### Exercise
Repeat the whole listing exactly.

───── Recorded data

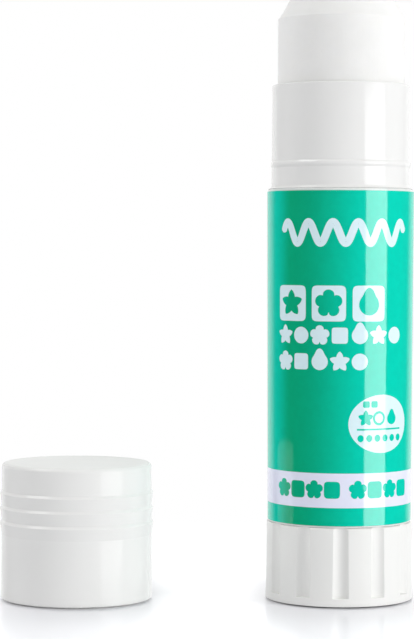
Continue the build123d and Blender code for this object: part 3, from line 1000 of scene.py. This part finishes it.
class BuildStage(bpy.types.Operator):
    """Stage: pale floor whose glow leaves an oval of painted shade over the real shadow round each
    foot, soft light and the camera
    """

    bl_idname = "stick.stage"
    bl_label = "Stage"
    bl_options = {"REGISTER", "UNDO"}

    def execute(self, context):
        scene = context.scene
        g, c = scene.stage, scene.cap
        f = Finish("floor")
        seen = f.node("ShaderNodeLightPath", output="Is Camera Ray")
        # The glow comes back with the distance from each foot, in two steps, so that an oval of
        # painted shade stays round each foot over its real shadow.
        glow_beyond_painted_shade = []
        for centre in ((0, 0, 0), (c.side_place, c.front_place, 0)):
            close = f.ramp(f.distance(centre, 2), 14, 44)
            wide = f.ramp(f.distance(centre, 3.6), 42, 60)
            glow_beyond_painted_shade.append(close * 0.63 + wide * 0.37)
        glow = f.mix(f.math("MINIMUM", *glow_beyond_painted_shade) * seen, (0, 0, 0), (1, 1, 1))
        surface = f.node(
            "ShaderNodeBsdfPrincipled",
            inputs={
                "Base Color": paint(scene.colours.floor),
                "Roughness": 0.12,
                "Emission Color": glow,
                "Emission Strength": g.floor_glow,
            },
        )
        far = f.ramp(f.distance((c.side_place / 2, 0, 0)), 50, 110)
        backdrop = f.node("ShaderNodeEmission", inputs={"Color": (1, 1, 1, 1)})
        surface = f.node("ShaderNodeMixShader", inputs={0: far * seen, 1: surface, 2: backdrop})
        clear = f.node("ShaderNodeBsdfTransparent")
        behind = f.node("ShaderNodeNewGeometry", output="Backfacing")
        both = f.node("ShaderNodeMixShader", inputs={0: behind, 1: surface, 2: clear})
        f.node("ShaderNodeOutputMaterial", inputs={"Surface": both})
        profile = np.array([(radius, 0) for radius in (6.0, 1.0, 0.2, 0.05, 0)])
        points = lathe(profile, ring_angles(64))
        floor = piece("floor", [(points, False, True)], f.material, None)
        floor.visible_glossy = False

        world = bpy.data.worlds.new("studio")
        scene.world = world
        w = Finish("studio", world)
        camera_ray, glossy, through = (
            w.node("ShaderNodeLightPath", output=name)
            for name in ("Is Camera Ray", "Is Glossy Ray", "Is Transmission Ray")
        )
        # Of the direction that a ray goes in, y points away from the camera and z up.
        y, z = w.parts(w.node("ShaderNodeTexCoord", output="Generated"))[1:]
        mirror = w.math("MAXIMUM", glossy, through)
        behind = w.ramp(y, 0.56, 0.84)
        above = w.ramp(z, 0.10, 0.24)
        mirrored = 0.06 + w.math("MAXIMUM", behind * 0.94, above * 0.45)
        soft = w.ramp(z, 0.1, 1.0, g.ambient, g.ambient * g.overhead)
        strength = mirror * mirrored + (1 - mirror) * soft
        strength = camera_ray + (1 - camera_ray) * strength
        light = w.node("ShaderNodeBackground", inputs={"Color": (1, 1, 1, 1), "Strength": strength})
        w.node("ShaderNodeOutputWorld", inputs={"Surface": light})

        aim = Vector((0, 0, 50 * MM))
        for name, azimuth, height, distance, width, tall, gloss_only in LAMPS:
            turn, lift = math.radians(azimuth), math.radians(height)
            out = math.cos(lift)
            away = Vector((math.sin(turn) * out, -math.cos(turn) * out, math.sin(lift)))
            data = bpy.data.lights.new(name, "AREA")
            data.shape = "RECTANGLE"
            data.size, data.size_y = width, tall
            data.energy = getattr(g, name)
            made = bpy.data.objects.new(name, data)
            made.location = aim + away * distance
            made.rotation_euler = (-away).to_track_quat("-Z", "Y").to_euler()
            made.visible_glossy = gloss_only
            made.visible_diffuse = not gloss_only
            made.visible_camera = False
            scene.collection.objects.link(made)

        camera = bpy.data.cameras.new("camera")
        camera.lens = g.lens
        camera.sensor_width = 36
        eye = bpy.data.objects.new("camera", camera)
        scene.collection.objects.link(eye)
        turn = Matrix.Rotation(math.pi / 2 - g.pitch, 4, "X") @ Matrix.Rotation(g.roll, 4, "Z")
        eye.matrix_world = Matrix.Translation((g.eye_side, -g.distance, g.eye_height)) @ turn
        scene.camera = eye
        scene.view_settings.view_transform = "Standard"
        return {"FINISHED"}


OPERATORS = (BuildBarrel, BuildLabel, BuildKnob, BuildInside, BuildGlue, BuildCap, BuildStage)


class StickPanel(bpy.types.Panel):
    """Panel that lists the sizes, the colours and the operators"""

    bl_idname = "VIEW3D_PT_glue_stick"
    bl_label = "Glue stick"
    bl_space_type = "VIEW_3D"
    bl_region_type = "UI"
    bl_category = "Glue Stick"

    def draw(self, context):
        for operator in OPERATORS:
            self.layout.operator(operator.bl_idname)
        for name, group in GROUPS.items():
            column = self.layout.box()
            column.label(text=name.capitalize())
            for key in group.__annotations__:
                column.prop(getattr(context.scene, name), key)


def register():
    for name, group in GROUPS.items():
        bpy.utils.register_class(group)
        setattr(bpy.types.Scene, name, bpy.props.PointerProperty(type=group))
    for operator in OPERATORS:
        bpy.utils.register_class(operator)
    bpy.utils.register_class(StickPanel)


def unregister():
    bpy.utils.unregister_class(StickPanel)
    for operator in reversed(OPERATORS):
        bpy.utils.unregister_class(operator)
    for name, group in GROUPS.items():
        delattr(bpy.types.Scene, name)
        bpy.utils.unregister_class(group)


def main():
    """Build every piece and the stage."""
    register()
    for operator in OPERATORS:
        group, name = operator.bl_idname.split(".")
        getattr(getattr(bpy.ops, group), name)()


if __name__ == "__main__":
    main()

──────────

### Complete response
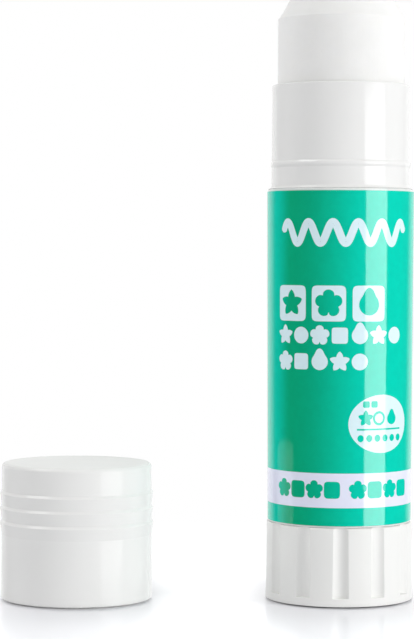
Continue the build123d and Blender code for this object: part 3, from line 1000 of scene.py. This part finishes it.
class BuildStage(bpy.types.Operator):
    """Stage: pale floor whose glow leaves an oval of painted shade over the real shadow round each
    foot, soft light and the camera
    """

    bl_idname = "stick.stage"
    bl_label = "Stage"
    bl_options = {"REGISTER", "UNDO"}

    def execute(self, context):
        scene = context.scene
        g, c = scene.stage, scene.cap
        f = Finish("floor")
        seen = f.node("ShaderNodeLightPath", output="Is Camera Ray")
        # The glow comes back with the distance from each foot, in two steps, so that an oval of
        # painted shade stays round each foot over its real shadow.
        glow_beyond_painted_shade = []
        for centre in ((0, 0, 0), (c.side_place, c.front_place, 0)):
            close = f.ramp(f.distance(centre, 2), 14, 44)
            wide = f.ramp(f.distance(centre, 3.6), 42, 60)
            glow_beyond_painted_shade.append(close * 0.63 + wide * 0.37)
        glow = f.mix(f.math("MINIMUM", *glow_beyond_painted_shade) * seen, (0, 0, 0), (1, 1, 1))
        surface = f.node(
            "ShaderNodeBsdfPrincipled",
            inputs={
                "Base Color": paint(scene.colours.floor),
                "Roughness": 0.12,
                "Emission Color": glow,
                "Emission Strength": g.floor_glow,
            },
        )
        far = f.ramp(f.distance((c.side_place / 2, 0, 0)), 50, 110)
        backdrop = f.node("ShaderNodeEmission", inputs={"Color": (1, 1, 1, 1)})
        surface = f.node("ShaderNodeMixShader", inputs={0: far * seen, 1: surface, 2: backdrop})
        clear = f.node("ShaderNodeBsdfTransparent")
        behind = f.node("ShaderNodeNewGeometry", output="Backfacing")
        both = f.node("ShaderNodeMixShader", inputs={0: behind, 1: surface, 2: clear})
        f.node("ShaderNodeOutputMaterial", inputs={"Surface": both})
        profile = np.array([(radius, 0) for radius in (6.0, 1.0, 0.2, 0.05, 0)])
        points = lathe(profile, ring_angles(64))
        floor = piece("floor", [(points, False, True)], f.material, None)
        floor.visible_glossy = False

        world = bpy.data.worlds.new("studio")
        scene.world = world
        w = Finish("studio", world)
        camera_ray, glossy, through = (
            w.node("ShaderNodeLightPath", output=name)
            for name in ("Is Camera Ray", "Is Glossy Ray", "Is Transmission Ray")
        )
        # Of the direction that a ray goes in, y points away from the camera and z up.
        y, z = w.parts(w.node("ShaderNodeTexCoord", output="Generated"))[1:]
        mirror = w.math("MAXIMUM", glossy, through)
        behind = w.ramp(y, 0.56, 0.84)
        above = w.ramp(z, 0.10, 0.24)
        mirrored = 0.06 + w.math("MAXIMUM", behind * 0.94, above * 0.45)
        soft = w.ramp(z, 0.1, 1.0, g.ambient, g.ambient * g.overhead)
        strength = mirror * mirrored + (1 - mirror) * soft
        strength = camera_ray + (1 - camera_ray) * strength
        light = w.node("ShaderNodeBackground", inputs={"Color": (1, 1, 1, 1), "Strength": strength})
        w.node("ShaderNodeOutputWorld", inputs={"Surface": light})

        aim = Vector((0, 0, 50 * MM))
        for name, azimuth, height, distance, width, tall, gloss_only in LAMPS:
            turn, lift = math.radians(azimuth), math.radians(height)
            out = math.cos(lift)
            away = Vector((math.sin(turn) * out, -math.cos(turn) * out, math.sin(lift)))
            data = bpy.data.lights.new(name, "AREA")
            data.shape = "RECTANGLE"
            data.size, data.size_y = width, tall
            data.energy = getattr(g, name)
            made = bpy.data.objects.new(name, data)
            made.location = aim + away * distance
            made.rotation_euler = (-away).to_track_quat("-Z", "Y").to_euler()
            made.visible_glossy = gloss_only
            made.visible_diffuse = not gloss_only
            made.visible_camera = False
            scene.collection.objects.link(made)

        camera = bpy.data.cameras.new("camera")
        camera.lens = g.lens
        camera.sensor_width = 36
        eye = bpy.data.objects.new("camera", camera)
        scene.collection.objects.link(eye)
        turn = Matrix.Rotation(math.pi / 2 - g.pitch, 4, "X") @ Matrix.Rotation(g.roll, 4, "Z")
        eye.matrix_world = Matrix.Translation((g.eye_side, -g.distance, g.eye_height)) @ turn
        scene.camera = eye
        scene.view_settings.view_transform = "Standard"
        return {"FINISHED"}


OPERATORS = (BuildBarrel, BuildLabel, BuildKnob, BuildInside, BuildGlue, BuildCap, BuildStage)


class StickPanel(bpy.types.Panel):
    """Panel that lists the sizes, the colours and the operators"""

    bl_idname = "VIEW3D_PT_glue_stick"
    bl_label = "Glue stick"
    bl_space_type = "VIEW_3D"
    bl_region_type = "UI"
    bl_category = "Glue Stick"

    def draw(self, context):
        for operator in OPERATORS:
            self.layout.operator(operator.bl_idname)
        for name, group in GROUPS.items():
            column = self.layout.box()
            column.label(text=name.capitalize())
            for key in group.__annotations__:
                column.prop(getattr(context.scene, name), key)


def register():
    for name, group in GROUPS.items():
        bpy.utils.register_class(group)
        setattr(bpy.types.Scene, name, bpy.props.PointerProperty(type=group))
    for operator in OPERATORS:
        bpy.utils.register_class(operator)
    bpy.utils.register_class(StickPanel)


def unregister():
    bpy.utils.unregister_class(StickPanel)
    for operator in reversed(OPERATORS):
        bpy.utils.unregister_class(operator)
    for name, group in GROUPS.items():
        delattr(bpy.types.Scene, name)
        bpy.utils.unregister_class(group)


def main():
    """Build every piece and the stage."""
    register()
    for operator in OPERATORS:
        group, name = operator.bl_idname.split(".")
        getattr(getattr(bpy.ops, group), name)()


if __name__ == "__main__":
    main()